RomaO la va o la spacca. Angelino Alfano vive la sua domenica ad alta tensione su due fronti. Da un lato la partita a poker con Matteo Renzi per capitalizzare al massimo il ruolo di sassolino che può fare inceppare il nuovo governo. Dall'altro l'attacco a Silvio Berlusconi, mai così diretto. Mai così duro. Due fronti in qualche modo legati: smarcandosi dall'antico mentore il leader del Ncd cerca di accreditarsi agli occhi del futuro premier come partner indipendente e affidabile. E all'occorrenza anche con le palle.
In copertina vanno le parole pronunciate dall'ex «mejo fico der bigonzo» alla convention degli amministratori locali del Ncd. Un attacco frontale: «Sabato scorso ho visto un Berlusconi irriconoscibile ai miei occhi, rabbia e rancore non sono stati mai connotati del Berlusconi che conoscevo. Forza Italia a forza di calci è passata dal 38 al 22 per cento, se vuole continuare così faccia pure». E poi il sassolino più grande che esce dalla scarpa: «Berlusconi in questi anni si è circondato da troppi inutili idioti». Una risposta alla definizione di «utili idioti» coniata un paio di giorni fa dal Cav proprio riferendosi ad Alfano e soci.

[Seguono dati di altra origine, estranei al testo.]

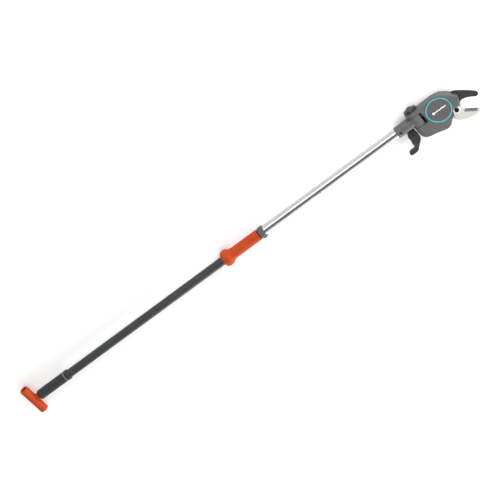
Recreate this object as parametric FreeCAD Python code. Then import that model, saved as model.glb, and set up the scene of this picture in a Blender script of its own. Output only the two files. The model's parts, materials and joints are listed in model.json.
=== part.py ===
import FreeCAD, Part
import math
import os

# Telescoping pole pruner. Working axes: X runs along the pole towards the head with zero on the
# head's tilt hinge, Y is across the pole in the plane of the blades, Z is up, away from the floor.
# Everything is moved by REST once, when the files are written, so that it lies on the floor.

V = FreeCAD.Vector
X, Y, Z = V(1, 0, 0), V(0, 1, 0), V(0, 0, 1)

REST = V(637.12, 24.09, 25.3)

# pole
OUTER_R, OUTER_BORE = 15.1, 13.7
OUTER_FROM, OUTER_TO = -552.5, -28.0
GROOVE_WIDTH, GROOVE_DEPTH, GROOVE_TILT = 4.4, 0.7, 15.0
INNER_R, INNER_BORE = 13.0, 11.4
INNER_FROM, INNER_TO = -1412.0, -336.0
RUN = 0.06
SLOT_FROM, SLOT_TO, SLOT_WIDTH = -1128.0, -600.0, 7.0

# lock collar on the lower end of the outer tube
COLLAR_FROM, COLLAR_TO, COLLAR_R = -562.0, -545.5, 17.5

# pull sleeve and what it drags inside the pole
SLEEVE_FROM, SLEEVE_TO, SLEEVE_R = -697.6, -566.5, 17.0
FLANGE_R, FLANGE_END, CONE_END = 25.3, -675.0, -661.0
CARRIAGE_FROM, CARRIAGE_TO = -642.0, -612.0
CORD_R = 1.5
ROD_R, ROD_Z = 2.0, 6.3

# butt end
BAR_X, BAR_R, BAR_BORE, BAR_HALF = -1438.4, 13.9, 9.0, 47.8
GRIP_FROM, GRIP_TO, GRIP_R = -1416.0, -1311.8, 15.6
RING_WIDTH = 3.0
TAPER_TO = -1295.5

# head socket and tilt hinge
SOCKET_FROM, SOCKET_R = -69.7, 17.1
BARREL_R, BARREL_HALF, BARREL_FRONT = 21.0, 18.2, 13.5
STUD_R = 4.0
ROLLER_R, ROLLER_X, ROLLER_Z = 4.5, -3.9, 6.2
TILT = 45.0

# head casing
HEAD_FRONT, HEAD_BACK, PAD_BACK = 21.0, -21.0, -25.3
WINDOW_HALF, WINDOW_END, LUG_R = 19.1, 22.0, 22.0
DRUM_AT = V(65.0, -8.6, 0)
GEAR_GAP = 54.0
PIVOT_ANGLE = -45.9
RING_R, RING_BAND = 36.2, 4.0

# drive: pinion on the drum, toothed sector on the blade
MODULE, PINION_TEETH, SECTOR_TEETH = 1.5, 9, 63
DRUM_R, DRUM_GROOVE, LIVE_CORD_R = 25.8, 18.9, 23.5
SHEAVE_AT, SHEAVE_R = V(32.0, -6.5, 0), 6.9
HOOK_Z, BLADE_Z = (-1.0, 3.7), (4.0, 7.0)
BRANCH_HOOK_AT = V(-38.0, -34.0, 0)

AXLE_R = 4.0
FIT = 0.05

PIVOT_AT = DRUM_AT + V(
    GEAR_GAP * math.cos(math.radians(PIVOT_ANGLE)),
    GEAR_GAP * math.sin(math.radians(PIVOT_ANGLE)),
    0,
)

os.makedirs("parts", exist_ok=True)


def save(name, shape):
    shape = shape.removeSplitter()
    shape.translate(REST)
    assert shape.isValid(), name
    assert shape.Volume > 0, name
    box = shape.BoundBox
    print(f"{name:20s} solids {len(shape.Solids)} "
          f"x {box.XMin:8.1f} {box.XMax:8.1f} y {box.YMin:7.1f} {box.YMax:7.1f} "
          f"z {box.ZMin:6.1f} {box.ZMax:6.1f}")
    shape.exportStep(f"parts/{name}.step")


def rod(radius, start, axis, length):
    return Part.makeCylinder(radius, length, start, axis)


def pipe(outer, inner, start, axis, length):
    return rod(outer, start, axis, length).cut(rod(inner, start - axis, axis, length + 2))


def block(x0, x1, y0, y1, z0, z1):
    return Part.makeBox(x1 - x0, y1 - y0, z1 - z0, V(x0, y0, z0))


def fuse(shapes):
    return shapes[0].multiFuse(shapes[1:])


def cut(shape, tools):
    return shape.cut(fuse(tools)) if len(tools) > 1 else shape.cut(tools[0])


def largest(shape):
    return max(shape.Solids, key=lambda solid: solid.Volume)


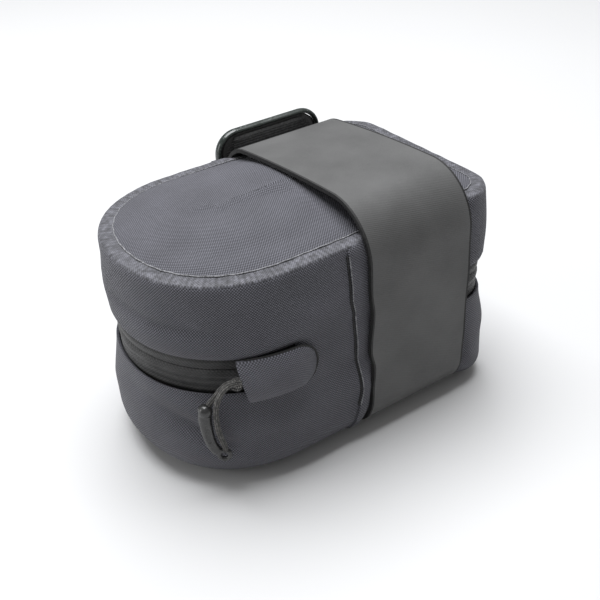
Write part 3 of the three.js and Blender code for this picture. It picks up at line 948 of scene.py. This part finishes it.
def cut_zip_slot(piece):
    make_active(piece)
    bpy.ops.object.mode_set(mode="EDIT")
    bpy.ops.mesh.select_mode(type="FACE")
    bpy.ops.mesh.select_all(action="DESELECT")
    mesh = bmesh.from_edit_mesh(piece.data)
    for face in mesh.faces:
        middle = face.calc_center_median() / MM
        face.select = TAPE_BOTTOM + 0.1 < middle.z < TAPE_TOP - 0.1 and not near_hinge(middle.x, middle.y)
    bmesh.update_edit_mesh(piece.data)
    bpy.ops.mesh.delete(type="FACE")
    bpy.ops.object.mode_set(mode="OBJECT")


def wall_is_held(corner):
    by_zip = TAPE_BOTTOM - 1.5 < corner.z < TAPE_TOP + 1.5
    by_strap = strap_mask(corner.x) > 0.02 and abs(corner.y) > HALF - FLAT_INSET
    by_seam = abs(corner.x - SEAM_X) < 6
    return corner.z < 5 or corner.z > 86 or by_zip or by_strap or by_seam


def make_walls():
    nose = wall_cloth("nose_cloth", -0.6, OUTLINE.far_seam + 0.6, 0)
    rear = wall_cloth("rear_cloth", OUTLINE.far_seam - 0.4, OUTLINE.length + 0.4, CLOTH + 0.15)
    for piece in (nose, rear):
        dress(piece, "bag_cloth", bag_cloth(), cut_edge_and_painted_highlight())
        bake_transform(piece)
    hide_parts("lower_wall_nose", "upper_wall_nose")
    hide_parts("lower_wall_rear", "upper_wall_rear", "side_hinge_cloth_lower", "side_hinge_cloth_upper")


# Top and bottom


def crown_at(inset):
    return CROWN * (1 - (1 - min(inset / HALF, 1)) ** 2)


def panel(name, insets, height, thickness, ring_only=False):
    """A sheet lofted from its rim inwards. height(distance, x, y, inset) shapes it."""
    distances = spaced(0, OUTLINE.length, 2.4)[:-1]

    def place(station, ring):
        inset = insets[ring]
        x, y = OUTLINE.inset(distances[station], inset)
        nx, ny = OUTLINE.outward(distances[station])
        out = OUTLINE.fullness(distances[station]) * (1 - ease(inset, 5, 30))
        x, y = x + nx * out, y + ny * out
        inward = strap_mask(x) * 2.4 * (1 - ease(inset, 0, 9))
        y -= math.copysign(inward, y) if abs(ny) > 0.5 else 0
        return x, y, height(x, y, inset)

    piece = loft(name, len(distances), len(insets), place, (distances, insets), closed=True)
    if not ring_only:
        make_active(piece)
        bpy.ops.object.mode_set(mode="EDIT")
        fill_middle(piece, len(insets) - 1)
        bpy.ops.object.mode_set(mode="OBJECT")
        plan_map(piece)
    turn_outward(piece, (0, 0, 50))
    return piece


def fill_middle(piece, last_ring):
    """Closes the narrow slot that the innermost ring leaves along the long middle line."""
    bpy.ops.mesh.select_all(action="DESELECT")
    mesh = bmesh.from_edit_mesh(piece.data)
    ring_of = mesh.verts.layers.int["ring"]
    for edge in mesh.edges:
        edge.select = all(corner[ring_of] == last_ring for corner in edge.verts)
    bmesh.update_edit_mesh(piece.data)
    bpy.ops.mesh.edge_face_add()


def finish_panel(piece, thickness, slot, body, node, *materials):
    thicken(piece, thickness, even=False)
    smooth(piece)
    dress(piece, slot, *materials)
    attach(piece, body)
    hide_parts(node)


def make_top():
    def top_height(x, y, inset):
        pressed = 0.9 * hump(x, STRAP_MIDDLE, 30) * (1 - ease(inset, 6, 26))
        ripple = 0.3 * math.sin(x * 0.11 + 1) * math.sin(y * 0.09 + 0.4) * ease(inset, 9, 20)
        rise = crown_at(inset) - crown_at(WELD_INSET)
        return under_strap(x, y, FOLD_HEIGHT + 0.4 + rise - pressed + ripple)

    top = panel("top_cloth", [WELD_INSET, WELD_INSET + 0.5, *np.linspace(9, 46.6, 18)], top_height, 0.7)
    settle(top, lambda corner: corner.z < FOLD_HEIGHT + 2 or strap_mask(corner.x) > 0.02, cap=0.8, pressure=2)
    finish_panel(top, 0.7, "bag_cloth", "lid", "top_panel", bag_cloth(), cut_edge_and_painted_highlight())
    insets = [0.5, 0.8, 1.3, 2, 3, 4, 5, 6, 7, 8.5]
    heights = [90.0, 90.6, 90.95, 91.1, 91.2, 91.15, 91.1, 91.2, 91.25, 91.25]

    def band_height(x, y, inset):
        scallop = 0.05 * math.sin(x * 0.9 + y * 0.7) + 0.07 * math.sin(x * 0.37 - y * 0.51)
        return under_strap(x, y, float(np.interp(inset, insets, heights)) + scallop)

    band = panel("weld_band", insets, band_height, 0.8, ring_only=True)
    finish_panel(band, 0.8, "cloth_edge", "lid", "weld_border", weld_band(), cut_edge_and_painted_highlight())
    foam_insets = [12.4, 13, *np.linspace(16, 46.6, 8)]
    foam = panel("top_foam", foam_insets, lambda x, y, inset: top_height(x, y, inset) - 1.3, 2)
    finish_panel(foam, 2, "foam", "lid", "top_foam_sheet", foam_sheet(), foam_sheet())


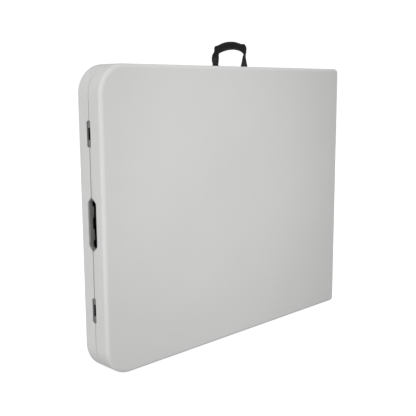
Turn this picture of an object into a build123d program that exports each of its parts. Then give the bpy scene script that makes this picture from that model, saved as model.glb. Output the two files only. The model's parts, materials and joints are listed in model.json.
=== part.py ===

Parole pesanti, della cui importanza il segretario dei transfughi dal Pdl è conscio. Così trae da solo le conseguenze: «La coalizione Ncd-FI è immaginifica e dopo le parole di Berlusconi molto complessa». Quasi un addio. E senza troppi rimpianti. «Diciamolo con franchezza, se ci siamo rotti le scatole noi di sentir dire, dopo vent'anni, le stesse cose, figuriamoci sette milioni di elettori che non hanno più votato Fi e il Pdl. Fi riconosca che in questi vent'anni di errori ne sono stati fatti e la smettano di prendere noi insultandoci. Noi siamo quelli che più ci hanno creduto e più hanno sofferto per gli errori». E a chi come Giovanni Toti accusa gli enneciddini di fare da stampella della sinistra ribatte il presidente del partito Renato Schifani: «Toti ha la memoria corta. Da due anni Silvio Berlusconi è addirittura alleato, e non semplice stampella, del centrosinistra. Toti ha quindi, purtroppo, la memoria corta».
Rabbia e disperazione sono spesso sorelle. Quella degli alfaniani sembra la furia un po' isterica di chi si sente in un vicolo chiuso sempre più opprimente. Naturalmente loro giocano a far quelli che hanno il coltello dalla parte del manico: «Noi siamo semplicemente decisivi - assicura Alfano -. Se diciamo sì al governo, il governo nasce, se diciamo no il governo non nasce. Questa è per noi una grande soddisfazione, ma al contempo una grande responsabilità, non abbiamo la possibilità di sbagliare».
Un messaggio che vuole essere un marameo agli ex alleati di Forza Italia ma soprattutto suonare da monito a Renzi perché «scucia» qualche poltrona di governo in più al Ncd. Va in questa direzione anche una frase di ieri: «Matteo Renzi si guardi alla sua sinistra, i freni possono arrivare solo da lì». Tradotto: puoi fidarti di noi, saremo affidabili. Ma da questo orecchio il sindaco d'Italia non sembra sentirci. L'idea di sedersi a un tavolo delle trattative con un partito probabilmente sotto la soglia di sbarramento non appartiene al dna del segretario del Pd. L'ultima speranza di Alfano è così agitare lo spettro del voto: e con il Consultellum «si andrebbe a fare la stessa scena di oggi». Vale a dire nessuna governabilità e grandi intese.
È il fattore Mike: se per Renzi tutto è incominciato con la Ruota della Fortuna, per il povero Angelino tutto potrebbe finire con un Rischiatutto.